[Entries with model source code]

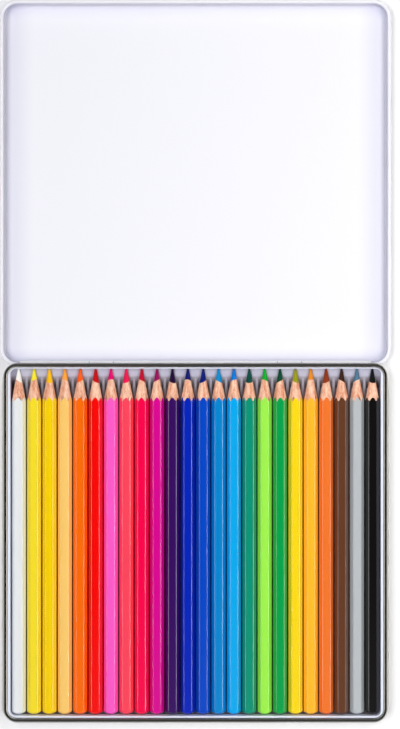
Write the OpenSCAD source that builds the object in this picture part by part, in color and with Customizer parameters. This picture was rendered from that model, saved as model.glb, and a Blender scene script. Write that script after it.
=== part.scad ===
// Flat hinged tin with a formed tray and one row of sharpened hexagonal colored pencils.
// The lid is swung right back and lies flat on the table behind the base.
// +X is to the right, +Y runs from the front of the base to the hinge and the lid, +Z is up.
// The origin is the middle of the base's rim, on the underside of the base.

/* [Pencils] */
// Length of a pencil from its point to its butt
pencil_len = 175.7; // [120:0.1:200]
// Width of a pencil across its flats
pencil_af = 6.6; // [6:0.1:8]
// Rounding of a pencil's six long edges
pencil_edge_r = 1.2; // [0.4:0.1:2]
// Gap between the edges of two pencils that lie side by side
pencil_gap = 0.57; // [0.2:0.01:1.5]
// Diameter of the colored lead
lead_d = 3; // [2:0.1:4]
// How far a lead runs off the middle of its casing
lead_shift = 0.18; // [0:0.01:0.3]
// Gap of the glue line round the lead
lead_fit = 0.02; // [0.01:0.01:0.05]
// Angle between the sharpened cone and the pencil's axis
cone_angle = 10.8; // [9:0.1:18]
// Radius of the blunted point
point_r = 0.5; // [0.1:0.05:0.6]
// Radius of the rounded butt
butt_r = 4.9; // [4.6:0.1:12]
// Depth of the dipped lacquer that closes the butt
butt_cap = 2; // [1:0.1:6]

/* [Tray] */
// Thickness of the tray's plastic sheet
tray_sheet = 0.4; // [0.25:0.01:0.5]
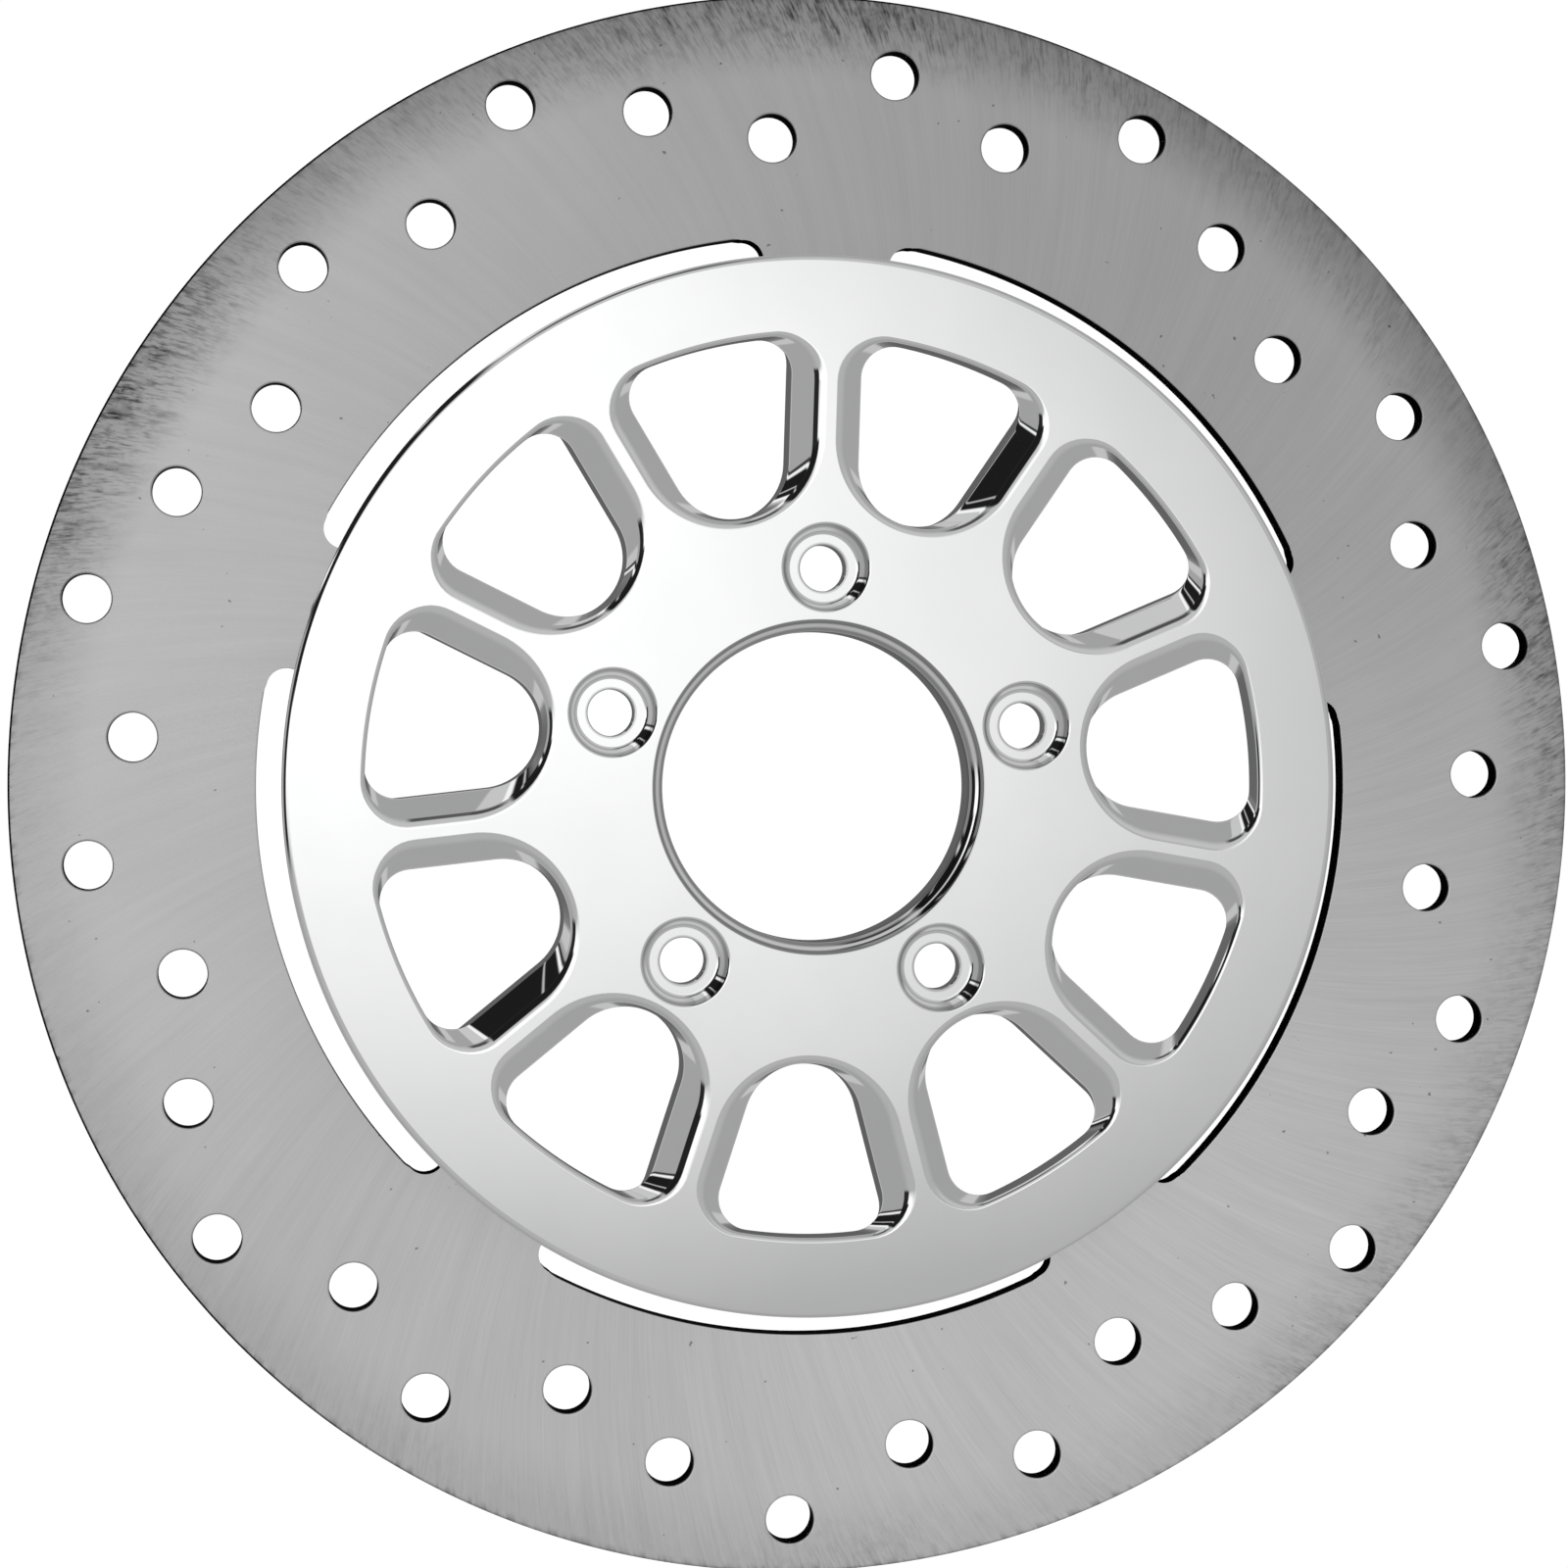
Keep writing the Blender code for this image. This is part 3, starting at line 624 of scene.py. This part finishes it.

Required work:
Report how many lines include the word "from". Give nothing but the number.

Written response:
3